On a detour to San Francisco, while driving through the mountain range in Los Padres National Forest in my rental car that struggled with the ascents, I was caught speechless at the sight of these big, sleeping rock mounds, towering thousands and thousands of feet above me, their skin tanned and leathery from the sun. You should move here, said a voice in my head. At this point the New Yorker inside me whipped around, brought herself up to her full height in her black stilettos, adjusted her chunky black sweater, smoothed her black Acme jeans and said, Are you fucking crazy?
Apparently so, because a little over a month ago, I packed my bags, left the San Juan house and moved to Los Angeles.
Do I have a job? No. Do I have an apartment? No. Do I have a savings account that stretches like an LA freeway into the unknown. No.
But I have that voice in my head, You should move here. It was pretty loud in Guatemala. I also have a desire to see wide open spaces, not after renting a ZipCar and taking a trip to Long Island or the Poconos or Connecticut. But every single day. I have two potential careers and a hell of a lot of ganas (motivation) not to live with my parents, but I also want to be closer to them, and my brother and grandparents. I don’t really want to drive daily but I also don’t want to freeze my ass off walking to the subway in January or roast my ass off on the platform in July. I want home to be a five-hour drive away, rather than a pesky and expensive flight away. I want year-round tan. I want to play it safe.
I am not, I could not every say goodbye to New York for good, but for right now, Los Angeles feels like a remedy, like vitamins. So I’m celebrating with sexy, golden champagne cocktails with bitters and bright California citrus. I’m grateful for what’s behind me and excited about what’s in front of me.
And while I still love New York more than I can say and all the people in it, and I can’t say I’m totally hooked yet on ‘the City of Angels’, I think I might be falling in love with Los Angeles.
(champagne cocktails make working on easter sunday waaay more bearable)
Only adjustment I made here was swapping prosecco for champagne, because living in Central America and being a student does not leave your bank account full of frivolous cash so one can afford things like champagne. From Esquire.com. Prep time: 5 minutes; serves 1.
3 dashes bitters
Twist of lemon(s)
Place a sugar cube* in a chilled champagne flute, lash it with 2 or 3 dashes of bitters (Angostura or Peychaud’s), fill the glass with brut champagne or other, cheaper, bubbly (peasant!), and squeeze a lemon twist on top.
Some prefer an ice cube in theirs, which will (to state the obvious) prolong the chill at the cost of a certain dilution. But if you’re taking the sensible, economic route, chill and dilution are just the things you want — although if cheap bubbly’s the only option, rather than pussyfooting around with one of these, we’d rather go all-out with one of these.
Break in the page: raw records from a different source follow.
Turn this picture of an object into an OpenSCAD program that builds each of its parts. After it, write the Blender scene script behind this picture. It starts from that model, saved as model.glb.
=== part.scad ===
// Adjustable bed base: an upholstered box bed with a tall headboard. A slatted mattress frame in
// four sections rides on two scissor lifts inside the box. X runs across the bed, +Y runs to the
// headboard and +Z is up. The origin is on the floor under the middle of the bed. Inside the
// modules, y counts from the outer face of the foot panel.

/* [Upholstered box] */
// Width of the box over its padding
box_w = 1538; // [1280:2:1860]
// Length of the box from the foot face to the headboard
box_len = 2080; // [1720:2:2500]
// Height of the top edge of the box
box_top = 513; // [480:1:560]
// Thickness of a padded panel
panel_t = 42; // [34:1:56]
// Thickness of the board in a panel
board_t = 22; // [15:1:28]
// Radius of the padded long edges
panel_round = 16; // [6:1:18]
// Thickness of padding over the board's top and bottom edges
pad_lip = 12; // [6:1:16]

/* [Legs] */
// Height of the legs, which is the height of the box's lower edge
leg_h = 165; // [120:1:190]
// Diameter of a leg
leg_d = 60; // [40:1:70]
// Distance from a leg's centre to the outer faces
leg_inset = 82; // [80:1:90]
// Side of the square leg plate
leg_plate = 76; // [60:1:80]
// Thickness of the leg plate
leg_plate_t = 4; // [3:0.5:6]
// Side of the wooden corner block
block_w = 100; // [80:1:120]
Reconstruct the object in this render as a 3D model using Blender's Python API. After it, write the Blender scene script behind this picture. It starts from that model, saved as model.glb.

Or you can replace the bitters with absinthe and float a tablespoon or so of cognac (good cognac) on top. That’s called a Casino Cocktail. We don’t know which casino it was named after, but you can be sure it ain’t Foxwoods — and not just because it predates the Wonder of It All by fifty-odd years.
* The standard 1/2 teaspoon size. Don’t use loose sugar or try to crush the cube — the whole point isn’t so much to sweeten the drink as to create bubbles, which the cube will do as it slowly dissolves.